Si en toda la UE —y desde luego en los debates en el Parlamento Europeo (PE)— hemos puesto la vista en los peligros y amenazas para la pervivencia de la idea europea de democracia planteados por la desinformación, las fake news, los bulos y la intoxicación de la opinión pública mediante la difusión de falsedades no contrastadas, no menor ha sido nuestra insistencia en exigir, por un lado, de los actores políticos un esfuerzo activo por contribuir a la recuperación de los parámetros de racionalidad y de veracidad esperables de la comunicación política, así como, de otro lado, una estrategia consciente de alfabetización y educación digital (Digital Literacy) y de contraste de veracidad (Fact Checking) por parte de los usuarios de redes sociales, para mejor protegerse frente a la fuerza disruptiva de la falsedad y a la pulsión corruptora de la mentira en las redes.
Este preocupante síndrome de democracia amenazada o, sin más, herida de gravedad, empeora de pronóstico cuando alcanzamos un punto en que ni la verdad mi la realidad importan ya nada en absoluto, toda vez a que los gregarios tribalizados por tal jibarización y futbolización de la comunicación política ha dejado de importarles la diferencia entre lo cierto y lo falso, los hechos y las mentiras, habiendo optado por comprar acrítica y militantemente las mentiras que les placen porque acomodan sus prejuicios previamente elegidos, incluso con ferocidad.
Viene todo eso a cuento del debate entre Pedro Sánchez y Alberto Núñez Feijoo, en que este último pudo despacharse con cuantas mentiras quiso, en su Galope de Gish (Gish Galloping), sin que existiese atisbo alguno de moderación por parte de los supuestos moderadores impuestos por Atresmedia.
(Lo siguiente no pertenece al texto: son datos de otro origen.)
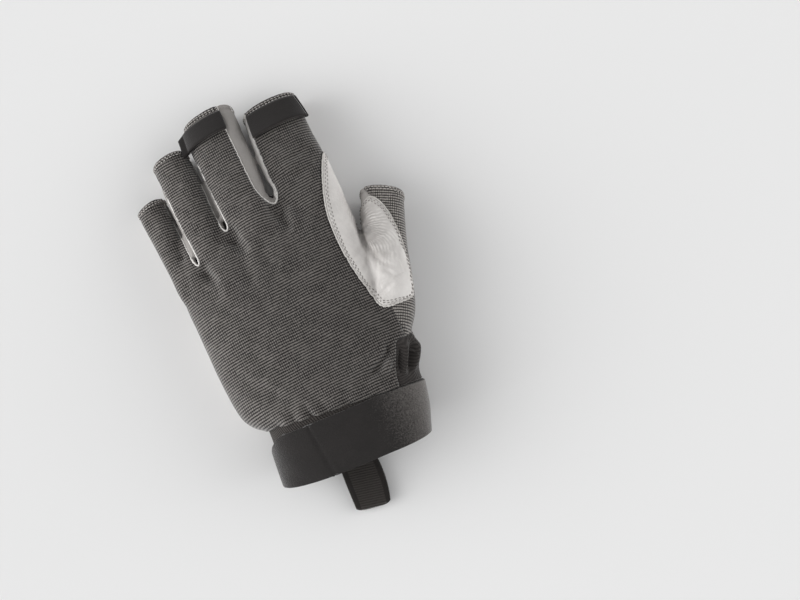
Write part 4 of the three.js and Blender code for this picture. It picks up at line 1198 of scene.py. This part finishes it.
def off_rings(rings, row_at, point_at):
    """The direction straight off the rings at a point."""
    along = at_rings(rings, row_at + 0.2, point_at) - at_rings(rings, row_at - 0.2, point_at)
    round_it = at_rings(rings, row_at, point_at + 0.9) - at_rings(rings, row_at, point_at - 0.9)
    away = np.cross(along, round_it)
    away /= max(np.linalg.norm(away), 1e-9)
    middle = np.mean(rings[int(round(min(max(row_at, 0), len(rings) - 1)))], axis=0)
    return away if (at_rings(rings, row_at, point_at) - middle) @ away > 0 else -away


FACE, BOUND = 0, 1                  # numbers of a strip's materials


def slab(grid, thick, selvedge=0):
    """The shape of a strip with rounded edges about a grid of points; bound in the second material are its
    edges, and as many rows of its face on each side as the selvedge takes."""
    grid = np.asarray(grid, float)
    rows, columns = grid.shape[:2]
    u = np.gradient(grid, axis=0)
    v = np.gradient(grid, axis=1)
    off = np.cross(u, v)
    off /= np.maximum(np.linalg.norm(off, axis=2), 1e-9)[:, :, None]
    thick = np.broadcast_to(thick, grid.shape[:2])[:, :, None]
    top, low = (grid + off * thick / 2).reshape(-1, 3), (grid - off * thick / 2).reshape(-1, 3)
    number = np.arange(rows * columns).reshape(rows, columns)
    faces = []
    for i in range(rows - 1):
        for j in range(columns - 1):
            faces.append((number[i, j], number[i + 1, j], number[i + 1, j + 1], number[i, j + 1]))
    round_edge = ([(i, 0) for i in range(rows)] + [(rows - 1, j) for j in range(1, columns)]
                  + [(i, columns - 1) for i in range(rows - 2, -1, -1)]
                  + [(0, j) for j in range(columns - 2, 0, -1)])
    heart = []
    for i, j in round_edge:
        out = np.zeros(3)
        if i in (0, rows - 1):
            out += (grid[0, j] - grid[1, j]) if i == 0 else (grid[-1, j] - grid[-2, j])
            out /= max(np.linalg.norm(out), 1e-9)
        if j in (0, columns - 1):
            side = (grid[i, 0] - grid[i, 1]) if j == 0 else (grid[i, -1] - grid[i, -2])
            out += side / max(np.linalg.norm(side), 1e-9)
        heart.append(grid[i, j] + 0.4 * thick[i, j] * out / max(np.linalg.norm(out), 1e-9))
    n, m = rows * columns, len(round_edge)
    shape = new_shape()
    put(shape, np.concatenate([top, low, heart]), faces, FACE)
    woven = [BOUND if min(i, rows - 2 - i) < selvedge else FACE for i in range(rows - 1)
             for j in range(columns - 1)]
    ring = [number[i, j] for i, j in round_edge]
    more = [tuple(f[k] + n for k in (3, 2, 1, 0)) for f in faces]
    rims = []
    for k in range(m):
        a, b, c, d = ring[k], ring[(k + 1) % m], 2 * n + (k + 1) % m, 2 * n + k
        rims += [(b, a, d, c), (c, d, a + n, b + n)]
    shape["faces"] += [tuple(int(q) for q in f) for f in more + rims]
    shape["kinds"] = woven + woven + [BOUND] * len(rims)
    return shape


# share of the band's length, free end as a number of ring points
STRAP_ROWS = np.array([(0.205, 17.2), (0.219, 18.1), (0.234, 18.55), (0.262, 19.2), (0.291, 19.7),
                       (0.319, 20.3), (0.376, 21.1), (0.434, 21.9), (0.52, 22.6), (0.66, 23.0),
                       (0.82, 23.2), (0.97, 23.1), (1.01, 22.8), (1.03, 22.2)])
STRAP_START = -2.0                  # ring point of the sewn end
STRAP_THICK = 1.8
SEWN_LINE, SEWN_HALF = -26, 0.7     # x of the stitched line across the strap, and its half width
grid, thickness = [], []
for share, free in through(STRAP_ROWS, 4):
    line, thick = [], []
    for j in np.linspace(STRAP_START, free, 110):
        lower = max(0.0, 1 - j / 9) * (0.085 * (1 - share) + 0.055 * share)
        row_at = (share + lower) * (len(outer_band) - 1)
        away = off_rings(outer_band, row_at, j * FINE)
        ruffle = 0.22 * math.sin(j * 1.1 + share * 3) * math.sin(share * 4.2 - 0.6)
        p = at_rings(outer_band, row_at, j * FINE)
        seam = math.exp(-((p[0] - SEWN_LINE + 0.05 * (p[1] + 62)) / SEWN_HALF) ** 2) * (p[2] > 17)
        line.append(p + away * (2.2 * GAP + STRAP_THICK / 2 + ruffle - 0.3 * seam))
        thick.append(STRAP_THICK - 0.4 * seam)
    grid.append(line)
    thickness.append(thick)
# Loop fabric, brushed: black velvet, paler grey towards the sewn end on the thumb side as painted sheen, in
# tufts of grey fluff
nap = plain_cloth("napped loop fabric of the strap", "#080706", "#2a2625", scale=1900.0, depth=0.00022,
                  sheen=0.6, sheen_and_rubbed=(-0.006, 0.036, "#6c6865"))
# Folded tape over the cut sides: plainer and a little greyer than the nap
strap_edge = plain_cloth("bound edge of the strap", "#161413", "#2c2927", scale=1200.0)
made_from(slab(grid, thickness), "closure_strap_napped", [nap, strap_edge], "closure_strap")

# PULL TABS
# Strips of microfibre suede folded double over the backs of the middle and the index fingertip, sewn down at
# one end; the fold stands off the side of the finger, to be gripped when the glove is taken off.

# finger, the rows of its table between which the tab lies, ring points where it is sewn down and where it
# folds, how far the fold stands off
TABS = {
    "middle_pull_tab": ("middle", 5.24, 6.42, 3.1, 8.7, 4.4),
    "index_pull_tab": ("index", 4.66, 5.71, 8.2, 1.4, 1.2),
}
TAB_THICK, TAB_CLEAR = 1.1, 0.45    # one layer, and the air between the two
TAB_DROOP = 0.05                    # how much of the finger's slope the fold keeps
DIGIT_POINTS = 22                   # ring points round a finger
# Microfibre, sanded: a black that eats the light, with a breath of sheen at its turns
suede = plain_cloth("microfibre suede of the pull tabs", "#0c0a0a", "#252120", scale=1900.0, depth=0.00015,
                    sheen=0.7)
# Cut with a knife: the core of the cloth shows a shade lighter
suede_edge = plain_cloth("cut edge of the pull tabs", "#1d1a1a", "#35312f")
for name, (finger, first, last, sewn, fold_at, stand_off) in TABS.items():
    roll, digit_rows = DIGITS[finger]
    rings = [digit_ring(row, roll, DIGIT_POINTS * FINE) for row in through(digit_rows, FINGER_STEPS)]
    grid = []
    for row_at in np.linspace(first, last, 13) * FINGER_STEPS:
        low, high = [], []
        drawn_in = 0.8 * (row_at / FINGER_STEPS - first) / (last - first) if finger == "index" else 0.0
        for at in np.linspace(sewn, fold_at + drawn_in, 34) * FINE:
            away = off_rings(rings, row_at, at)
            p = at_rings(rings, row_at, at)
            low.append(p + away * (2 * GAP + TAB_THICK / 2))
            high.insert(0, p + away * (2 * GAP + 1.5 * TAB_THICK + TAB_CLEAR))
        out = low[-1] - low[-2]
        out[2] *= TAB_DROOP
        out /= np.linalg.norm(out)
        up = (high[0] - low[-1]) / np.linalg.norm(high[0] - low[-1])
        bulge = (TAB_THICK + TAB_CLEAR) / 2
        reach = stand_off - bulge
        fold = [low[-1] + out * reach * t for t in (0.25, 0.5, 0.75, 1)]
        fold += [low[-1] + out * (reach + bulge * math.sin(t)) + up * bulge * (1 - math.cos(t))
                 for t in (0.5, 1.05, 1.57, 2.1, 2.64)]
        fold += [high[0] + out * reach * t for t in (1, 0.75, 0.5, 0.25)]
        grid.append(low + fold + high)
    made_from(slab(grid, TAB_THICK), name + "_suede", [suede, suede_edge], name)

# PULL LOOP
# A length of woven webbing folded double and sewn into the cuff under the palm, to pull the glove on and to
# hang it from a harness.

LOOP_X, WEB_WIDTH, WEB_THICK = -11.9, 19.6, 1.4
CUFF_END, LOOP_REACH = -90.0, 31.0  # y of the cuff, and how far the loop stands out of it
LOW = WEB_THICK / 2                 # height of the lower layer's middle
BAND_WALL = 1.6                     # the band that both layers hold between them
HIGH = LOW + (WEB_THICK + GAP + BAND_WALL + GAP)
LOOP_END = CUFF_END - LOOP_REACH
HALFWAY = CUFF_END - 0.55 * LOOP_REACH
# y and height of the webbing's middle, from its lower end round the fold to its upper end
loop_path = np.array([
    (-60.2, LOW), (-76, LOW), (CUFF_END - 1, LOW), (HALFWAY, LOW), (LOOP_END + 1.2, LOW),
    (LOOP_END, LOW + 0.35 * (HIGH - LOW)), (LOOP_END, LOW + 0.7 * (HIGH - LOW)),
    (LOOP_END + 1.2, HIGH), (HALFWAY, HIGH), (CUFF_END - 1, HIGH), (CUFF_END + 12, HIGH)])
path = np.column_stack([loop_path, np.zeros(len(loop_path))])
path = np.concatenate([path[:4], through(path[3:9], 6)[1:-1], path[8:]])
path = even(path, 0.9)
grid = []
for side in np.linspace(-0.5, 0.5, 17):
    line = []
    for y, z, _ in path:
        out = max(0.0, (CUFF_END - y) / LOOP_REACH)
        wide = WEB_WIDTH + 1.8 * math.sin(math.pi * min(out, 1)) - 1.0 * out
        corner = 1.6 * abs(2 * side) ** 5 * out ** 6
        line.append((LOOP_X - 2.9 * out * out + side * wide, y + corner - 3.6 * side * out, z))
    grid.append(line)
# Woven webbing, ribs 1.4 mm apart: dark and slightly silky, with plain firm selvedges
web = plain_cloth("woven webbing of the pull loop", "#15120f", "#3e3a37", scale=1000.0, depth=0.0003,
                  sheen=0.4, ribs=(0.0014, 0.25, 1.0, 0.0))
# Woven tighter: smooth and darker than the ribs
web_edge = plain_cloth("webbing selvedge", "#151312", "#2c2826")
made_from(slab(grid, WEB_THICK, selvedge=2), "pull_loop_webbing", [web, web_edge], "pull_loop")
Como tampoco, aún menos, un arbitraje que señalase y depurase las mentiras proferidas por el candidato Feijoo desde la presunción de que a su electorado esas mentiras no les parecen censurables en la medida en que se ajustan a sus apuestas políticas previamente asentadas.
En estas estamos, a esto hemos llegado. La ciudadanía española —sobre la que recae esa soberanía de la que, según la Constitución que cumple 45 años (art.1.2), "emanan todos los poderes" del Estado— tomó la palabra al respecto el 23 J.